— start SUPPLIED RECORDS —

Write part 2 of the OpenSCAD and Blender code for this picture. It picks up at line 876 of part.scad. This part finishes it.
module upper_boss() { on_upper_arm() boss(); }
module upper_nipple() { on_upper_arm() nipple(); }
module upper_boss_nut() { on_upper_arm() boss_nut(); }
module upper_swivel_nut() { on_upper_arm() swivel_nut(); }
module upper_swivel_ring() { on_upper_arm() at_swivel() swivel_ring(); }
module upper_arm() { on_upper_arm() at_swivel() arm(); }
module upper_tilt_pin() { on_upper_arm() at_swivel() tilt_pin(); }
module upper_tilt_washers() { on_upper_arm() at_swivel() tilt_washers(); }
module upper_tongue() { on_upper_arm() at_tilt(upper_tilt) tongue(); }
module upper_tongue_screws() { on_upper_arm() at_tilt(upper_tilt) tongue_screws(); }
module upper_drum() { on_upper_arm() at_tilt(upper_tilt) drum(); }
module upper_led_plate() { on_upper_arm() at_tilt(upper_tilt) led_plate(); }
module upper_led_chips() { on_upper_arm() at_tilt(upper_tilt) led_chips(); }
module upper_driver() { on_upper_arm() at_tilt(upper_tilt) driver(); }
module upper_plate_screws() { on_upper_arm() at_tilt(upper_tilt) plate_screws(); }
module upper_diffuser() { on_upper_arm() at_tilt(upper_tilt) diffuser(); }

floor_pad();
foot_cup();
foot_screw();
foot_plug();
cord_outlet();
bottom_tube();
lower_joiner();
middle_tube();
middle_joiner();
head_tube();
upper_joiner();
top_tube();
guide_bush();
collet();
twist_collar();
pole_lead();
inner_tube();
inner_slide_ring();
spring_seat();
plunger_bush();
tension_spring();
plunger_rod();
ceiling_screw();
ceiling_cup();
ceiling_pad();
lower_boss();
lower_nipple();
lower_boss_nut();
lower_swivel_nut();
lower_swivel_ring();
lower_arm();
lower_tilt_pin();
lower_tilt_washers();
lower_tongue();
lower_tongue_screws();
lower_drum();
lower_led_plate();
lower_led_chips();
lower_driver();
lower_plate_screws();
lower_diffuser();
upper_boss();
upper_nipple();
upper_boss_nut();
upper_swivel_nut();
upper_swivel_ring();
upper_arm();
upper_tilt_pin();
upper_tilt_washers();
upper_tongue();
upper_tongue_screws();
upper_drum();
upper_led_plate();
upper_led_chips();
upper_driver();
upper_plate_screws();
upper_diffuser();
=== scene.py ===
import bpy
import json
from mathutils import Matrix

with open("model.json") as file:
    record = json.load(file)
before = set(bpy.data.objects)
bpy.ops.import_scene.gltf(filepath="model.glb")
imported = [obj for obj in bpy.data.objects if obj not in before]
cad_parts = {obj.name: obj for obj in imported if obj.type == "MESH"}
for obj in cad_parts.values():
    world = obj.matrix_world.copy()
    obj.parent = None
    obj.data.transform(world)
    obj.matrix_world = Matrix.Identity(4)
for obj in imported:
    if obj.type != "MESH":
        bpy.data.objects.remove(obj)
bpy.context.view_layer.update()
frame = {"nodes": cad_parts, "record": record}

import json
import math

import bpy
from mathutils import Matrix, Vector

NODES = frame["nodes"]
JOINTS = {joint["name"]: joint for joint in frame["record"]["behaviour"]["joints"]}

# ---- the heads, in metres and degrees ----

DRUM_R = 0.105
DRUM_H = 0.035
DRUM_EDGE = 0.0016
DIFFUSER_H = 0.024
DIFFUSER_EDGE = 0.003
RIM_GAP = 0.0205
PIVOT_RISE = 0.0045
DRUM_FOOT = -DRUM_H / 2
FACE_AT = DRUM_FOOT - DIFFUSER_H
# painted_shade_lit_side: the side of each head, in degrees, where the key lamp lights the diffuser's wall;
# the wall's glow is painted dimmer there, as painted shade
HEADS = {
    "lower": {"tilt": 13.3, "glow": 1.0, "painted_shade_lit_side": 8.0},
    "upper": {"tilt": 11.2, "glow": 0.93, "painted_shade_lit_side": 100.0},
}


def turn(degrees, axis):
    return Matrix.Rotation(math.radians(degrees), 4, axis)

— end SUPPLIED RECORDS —
— start SUPPLIED RECORDS —

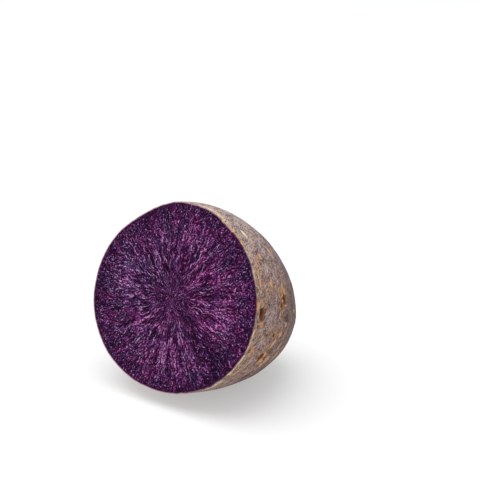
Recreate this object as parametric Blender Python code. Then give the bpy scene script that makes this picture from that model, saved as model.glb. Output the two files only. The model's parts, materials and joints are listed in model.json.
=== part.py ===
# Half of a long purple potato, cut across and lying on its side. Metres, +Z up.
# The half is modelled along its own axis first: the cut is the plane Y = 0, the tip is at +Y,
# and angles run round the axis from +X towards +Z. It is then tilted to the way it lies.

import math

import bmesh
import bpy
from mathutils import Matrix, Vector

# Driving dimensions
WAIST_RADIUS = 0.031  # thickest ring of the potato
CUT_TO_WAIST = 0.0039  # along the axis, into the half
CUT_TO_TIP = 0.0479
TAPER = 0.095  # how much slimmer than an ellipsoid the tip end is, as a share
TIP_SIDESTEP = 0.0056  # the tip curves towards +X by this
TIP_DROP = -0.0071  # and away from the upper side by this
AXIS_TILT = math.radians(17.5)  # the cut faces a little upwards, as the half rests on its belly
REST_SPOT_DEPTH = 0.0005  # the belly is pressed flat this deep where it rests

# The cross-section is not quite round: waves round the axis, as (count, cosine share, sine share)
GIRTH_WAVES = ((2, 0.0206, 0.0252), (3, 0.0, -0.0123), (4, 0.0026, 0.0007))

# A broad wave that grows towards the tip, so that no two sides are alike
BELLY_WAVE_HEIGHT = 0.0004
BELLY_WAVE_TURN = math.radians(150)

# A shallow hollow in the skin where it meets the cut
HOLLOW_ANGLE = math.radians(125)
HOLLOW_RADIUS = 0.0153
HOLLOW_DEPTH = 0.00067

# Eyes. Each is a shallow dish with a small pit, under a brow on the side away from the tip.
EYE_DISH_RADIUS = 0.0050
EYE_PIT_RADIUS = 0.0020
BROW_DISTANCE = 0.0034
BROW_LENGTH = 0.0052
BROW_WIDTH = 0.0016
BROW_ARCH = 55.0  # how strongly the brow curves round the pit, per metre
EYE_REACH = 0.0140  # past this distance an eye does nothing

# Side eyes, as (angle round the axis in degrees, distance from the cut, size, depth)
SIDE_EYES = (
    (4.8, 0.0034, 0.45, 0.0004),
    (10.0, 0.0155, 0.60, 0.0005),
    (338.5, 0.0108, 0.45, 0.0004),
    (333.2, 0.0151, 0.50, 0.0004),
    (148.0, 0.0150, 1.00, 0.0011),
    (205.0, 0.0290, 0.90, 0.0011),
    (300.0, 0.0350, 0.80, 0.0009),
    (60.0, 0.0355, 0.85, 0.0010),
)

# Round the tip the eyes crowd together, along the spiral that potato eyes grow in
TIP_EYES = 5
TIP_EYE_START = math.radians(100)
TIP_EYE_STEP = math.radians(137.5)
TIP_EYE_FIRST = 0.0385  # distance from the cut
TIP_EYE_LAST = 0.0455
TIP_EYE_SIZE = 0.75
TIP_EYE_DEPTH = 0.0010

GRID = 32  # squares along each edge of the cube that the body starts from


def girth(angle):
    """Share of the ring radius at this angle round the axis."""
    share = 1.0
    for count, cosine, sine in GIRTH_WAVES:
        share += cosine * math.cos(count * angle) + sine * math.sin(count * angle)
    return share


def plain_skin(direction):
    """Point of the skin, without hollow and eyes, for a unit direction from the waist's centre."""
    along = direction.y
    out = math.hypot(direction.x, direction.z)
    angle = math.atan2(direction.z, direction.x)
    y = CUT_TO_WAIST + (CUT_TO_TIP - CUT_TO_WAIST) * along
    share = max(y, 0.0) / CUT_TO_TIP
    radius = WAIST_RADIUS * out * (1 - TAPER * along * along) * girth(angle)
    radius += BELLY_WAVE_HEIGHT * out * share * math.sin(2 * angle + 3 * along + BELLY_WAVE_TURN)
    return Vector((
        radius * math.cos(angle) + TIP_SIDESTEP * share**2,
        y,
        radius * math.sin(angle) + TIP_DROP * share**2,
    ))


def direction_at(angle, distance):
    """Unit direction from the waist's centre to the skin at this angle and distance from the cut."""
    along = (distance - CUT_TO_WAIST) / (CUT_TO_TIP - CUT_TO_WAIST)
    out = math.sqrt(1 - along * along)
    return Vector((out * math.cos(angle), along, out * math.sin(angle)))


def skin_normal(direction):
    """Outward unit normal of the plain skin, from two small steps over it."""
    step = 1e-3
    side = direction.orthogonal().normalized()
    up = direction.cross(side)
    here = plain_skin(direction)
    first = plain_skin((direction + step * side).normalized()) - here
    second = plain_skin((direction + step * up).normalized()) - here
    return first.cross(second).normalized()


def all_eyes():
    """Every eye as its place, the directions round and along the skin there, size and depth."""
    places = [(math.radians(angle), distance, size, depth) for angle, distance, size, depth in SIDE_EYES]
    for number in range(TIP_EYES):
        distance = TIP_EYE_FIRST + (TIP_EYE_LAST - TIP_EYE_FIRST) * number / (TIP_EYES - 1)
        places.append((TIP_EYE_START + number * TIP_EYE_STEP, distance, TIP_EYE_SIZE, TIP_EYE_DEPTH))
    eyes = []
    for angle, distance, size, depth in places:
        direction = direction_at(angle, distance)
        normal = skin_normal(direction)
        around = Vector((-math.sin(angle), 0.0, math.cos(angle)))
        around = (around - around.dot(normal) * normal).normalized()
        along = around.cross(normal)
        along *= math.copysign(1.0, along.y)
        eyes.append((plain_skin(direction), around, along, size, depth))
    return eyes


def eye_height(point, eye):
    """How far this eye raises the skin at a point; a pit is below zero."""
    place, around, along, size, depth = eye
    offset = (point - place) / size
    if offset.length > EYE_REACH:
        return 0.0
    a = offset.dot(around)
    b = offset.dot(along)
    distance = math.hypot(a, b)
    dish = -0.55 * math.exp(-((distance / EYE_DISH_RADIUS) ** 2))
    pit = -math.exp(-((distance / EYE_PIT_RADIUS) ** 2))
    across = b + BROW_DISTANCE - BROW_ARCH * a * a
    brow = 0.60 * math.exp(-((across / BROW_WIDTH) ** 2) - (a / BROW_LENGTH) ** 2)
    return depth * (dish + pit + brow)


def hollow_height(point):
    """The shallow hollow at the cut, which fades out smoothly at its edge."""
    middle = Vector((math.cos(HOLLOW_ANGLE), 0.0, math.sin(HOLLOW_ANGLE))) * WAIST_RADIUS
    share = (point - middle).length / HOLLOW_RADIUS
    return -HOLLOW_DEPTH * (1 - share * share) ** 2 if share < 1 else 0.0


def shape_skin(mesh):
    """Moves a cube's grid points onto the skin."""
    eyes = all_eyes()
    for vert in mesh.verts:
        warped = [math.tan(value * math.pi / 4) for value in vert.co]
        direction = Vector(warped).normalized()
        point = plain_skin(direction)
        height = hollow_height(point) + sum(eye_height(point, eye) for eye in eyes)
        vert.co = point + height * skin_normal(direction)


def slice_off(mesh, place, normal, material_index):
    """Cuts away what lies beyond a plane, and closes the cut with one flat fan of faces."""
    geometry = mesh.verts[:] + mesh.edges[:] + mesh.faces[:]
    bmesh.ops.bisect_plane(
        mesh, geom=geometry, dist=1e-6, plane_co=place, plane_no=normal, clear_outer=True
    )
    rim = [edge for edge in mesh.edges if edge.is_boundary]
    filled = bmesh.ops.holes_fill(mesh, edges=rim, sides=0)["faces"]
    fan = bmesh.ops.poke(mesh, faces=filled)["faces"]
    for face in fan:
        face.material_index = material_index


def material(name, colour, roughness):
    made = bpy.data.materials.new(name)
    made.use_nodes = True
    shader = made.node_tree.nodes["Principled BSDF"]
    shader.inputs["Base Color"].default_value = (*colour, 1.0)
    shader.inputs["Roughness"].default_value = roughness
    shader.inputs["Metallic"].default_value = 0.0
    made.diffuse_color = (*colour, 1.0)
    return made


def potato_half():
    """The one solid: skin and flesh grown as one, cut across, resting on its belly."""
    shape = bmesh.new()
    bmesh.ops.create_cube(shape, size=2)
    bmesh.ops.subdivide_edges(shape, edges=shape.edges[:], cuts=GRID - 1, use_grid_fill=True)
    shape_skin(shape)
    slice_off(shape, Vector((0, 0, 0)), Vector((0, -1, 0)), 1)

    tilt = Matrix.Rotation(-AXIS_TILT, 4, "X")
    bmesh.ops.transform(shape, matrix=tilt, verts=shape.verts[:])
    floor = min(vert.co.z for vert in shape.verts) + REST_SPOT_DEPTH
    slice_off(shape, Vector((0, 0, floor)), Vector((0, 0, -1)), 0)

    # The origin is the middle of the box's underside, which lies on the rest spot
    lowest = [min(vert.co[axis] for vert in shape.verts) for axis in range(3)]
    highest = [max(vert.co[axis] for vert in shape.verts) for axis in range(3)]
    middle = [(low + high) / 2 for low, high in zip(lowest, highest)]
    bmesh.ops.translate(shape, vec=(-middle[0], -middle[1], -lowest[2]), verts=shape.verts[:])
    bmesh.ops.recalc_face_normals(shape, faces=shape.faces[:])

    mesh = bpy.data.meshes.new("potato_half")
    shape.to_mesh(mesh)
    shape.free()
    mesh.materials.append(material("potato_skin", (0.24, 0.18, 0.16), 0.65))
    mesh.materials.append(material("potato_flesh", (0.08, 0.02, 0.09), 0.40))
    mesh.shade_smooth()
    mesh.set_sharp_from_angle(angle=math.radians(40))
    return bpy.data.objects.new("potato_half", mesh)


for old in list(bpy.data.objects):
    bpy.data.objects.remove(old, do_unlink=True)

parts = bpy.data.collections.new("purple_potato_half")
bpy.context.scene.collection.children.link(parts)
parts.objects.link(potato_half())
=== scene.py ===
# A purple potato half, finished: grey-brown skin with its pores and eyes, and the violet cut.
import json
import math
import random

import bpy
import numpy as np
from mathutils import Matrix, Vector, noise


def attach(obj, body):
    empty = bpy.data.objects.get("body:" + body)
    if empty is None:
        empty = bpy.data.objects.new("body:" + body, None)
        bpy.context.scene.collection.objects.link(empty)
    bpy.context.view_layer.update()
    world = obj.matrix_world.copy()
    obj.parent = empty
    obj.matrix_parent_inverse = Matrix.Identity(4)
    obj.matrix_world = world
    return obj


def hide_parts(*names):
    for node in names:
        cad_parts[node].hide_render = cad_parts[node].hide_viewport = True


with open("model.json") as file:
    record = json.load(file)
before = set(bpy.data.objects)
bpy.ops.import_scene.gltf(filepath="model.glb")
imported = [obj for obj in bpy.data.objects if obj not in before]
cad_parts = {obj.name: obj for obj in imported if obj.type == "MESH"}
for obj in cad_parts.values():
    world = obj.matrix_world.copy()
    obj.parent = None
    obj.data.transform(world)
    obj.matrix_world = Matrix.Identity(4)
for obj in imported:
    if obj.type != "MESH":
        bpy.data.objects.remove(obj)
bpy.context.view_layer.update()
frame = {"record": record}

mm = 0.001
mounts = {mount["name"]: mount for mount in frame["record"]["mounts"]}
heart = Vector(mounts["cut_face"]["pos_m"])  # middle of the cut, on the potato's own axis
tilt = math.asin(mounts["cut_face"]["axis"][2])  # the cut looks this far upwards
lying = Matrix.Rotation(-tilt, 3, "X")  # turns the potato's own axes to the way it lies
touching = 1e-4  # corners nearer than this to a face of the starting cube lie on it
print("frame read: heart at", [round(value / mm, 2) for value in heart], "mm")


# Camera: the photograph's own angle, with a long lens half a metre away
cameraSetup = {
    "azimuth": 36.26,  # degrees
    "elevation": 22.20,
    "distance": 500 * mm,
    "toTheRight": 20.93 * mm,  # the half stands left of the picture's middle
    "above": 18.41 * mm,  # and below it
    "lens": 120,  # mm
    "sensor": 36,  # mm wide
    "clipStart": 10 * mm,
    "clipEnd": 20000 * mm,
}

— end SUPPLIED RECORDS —
— start SUPPLIED RECORDS —

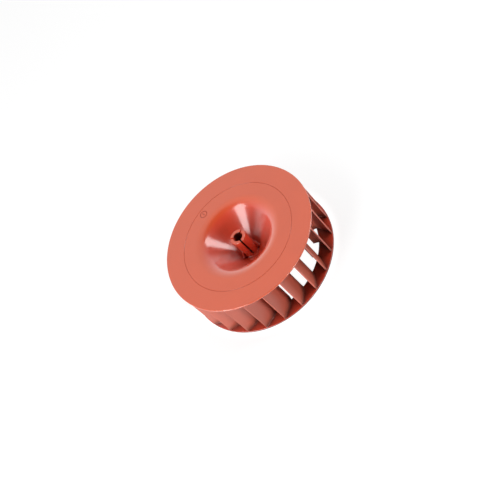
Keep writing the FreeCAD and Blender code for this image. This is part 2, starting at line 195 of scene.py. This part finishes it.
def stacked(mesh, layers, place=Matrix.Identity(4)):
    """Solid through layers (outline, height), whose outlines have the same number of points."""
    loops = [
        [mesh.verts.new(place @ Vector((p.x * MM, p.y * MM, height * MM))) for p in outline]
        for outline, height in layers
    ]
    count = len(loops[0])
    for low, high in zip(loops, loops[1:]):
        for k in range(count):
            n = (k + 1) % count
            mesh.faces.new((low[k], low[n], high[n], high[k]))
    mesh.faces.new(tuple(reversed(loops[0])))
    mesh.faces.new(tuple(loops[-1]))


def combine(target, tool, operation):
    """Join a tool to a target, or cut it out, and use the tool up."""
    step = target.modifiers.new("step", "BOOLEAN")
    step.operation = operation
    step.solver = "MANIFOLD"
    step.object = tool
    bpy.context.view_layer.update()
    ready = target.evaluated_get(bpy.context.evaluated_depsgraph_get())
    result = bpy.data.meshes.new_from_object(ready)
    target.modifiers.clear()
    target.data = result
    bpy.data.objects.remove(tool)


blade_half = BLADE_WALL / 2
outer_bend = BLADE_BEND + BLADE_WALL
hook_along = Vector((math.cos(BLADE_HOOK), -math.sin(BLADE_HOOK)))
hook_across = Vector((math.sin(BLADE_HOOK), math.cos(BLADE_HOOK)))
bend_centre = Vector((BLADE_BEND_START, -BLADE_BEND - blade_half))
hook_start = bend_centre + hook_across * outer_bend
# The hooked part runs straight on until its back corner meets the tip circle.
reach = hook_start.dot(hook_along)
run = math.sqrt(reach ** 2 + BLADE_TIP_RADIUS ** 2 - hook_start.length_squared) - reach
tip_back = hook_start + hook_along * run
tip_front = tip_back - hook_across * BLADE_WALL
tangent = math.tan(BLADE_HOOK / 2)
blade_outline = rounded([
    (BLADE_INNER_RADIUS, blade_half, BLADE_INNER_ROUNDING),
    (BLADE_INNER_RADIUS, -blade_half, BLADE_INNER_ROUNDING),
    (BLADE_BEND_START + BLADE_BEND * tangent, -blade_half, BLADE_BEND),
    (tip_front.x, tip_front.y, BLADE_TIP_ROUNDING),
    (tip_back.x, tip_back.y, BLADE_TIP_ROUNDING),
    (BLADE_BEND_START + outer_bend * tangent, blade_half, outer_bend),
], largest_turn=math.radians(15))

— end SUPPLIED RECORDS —

Exact duplication is required for the lines above, from the line that contains "upper_swivel_ring();" to the line that contains "joint for joint", inclusive; omit all others.

upper_swivel_ring();
upper_arm();
upper_tilt_pin();
upper_tilt_washers();
upper_tongue();
upper_tongue_screws();
upper_drum();
upper_led_plate();
upper_led_chips();
upper_driver();
upper_plate_screws();
upper_diffuser();
=== scene.py ===
import bpy
import json
from mathutils import Matrix

with open("model.json") as file:
    record = json.load(file)
before = set(bpy.data.objects)
bpy.ops.import_scene.gltf(filepath="model.glb")
imported = [obj for obj in bpy.data.objects if obj not in before]
cad_parts = {obj.name: obj for obj in imported if obj.type == "MESH"}
for obj in cad_parts.values():
    world = obj.matrix_world.copy()
    obj.parent = None
    obj.data.transform(world)
    obj.matrix_world = Matrix.Identity(4)
for obj in imported:
    if obj.type != "MESH":
        bpy.data.objects.remove(obj)
bpy.context.view_layer.update()
frame = {"nodes": cad_parts, "record": record}

import json
import math

import bpy
from mathutils import Matrix, Vector

NODES = frame["nodes"]
JOINTS = {joint["name"]: joint for joint in frame["record"]["behaviour"]["joints"]}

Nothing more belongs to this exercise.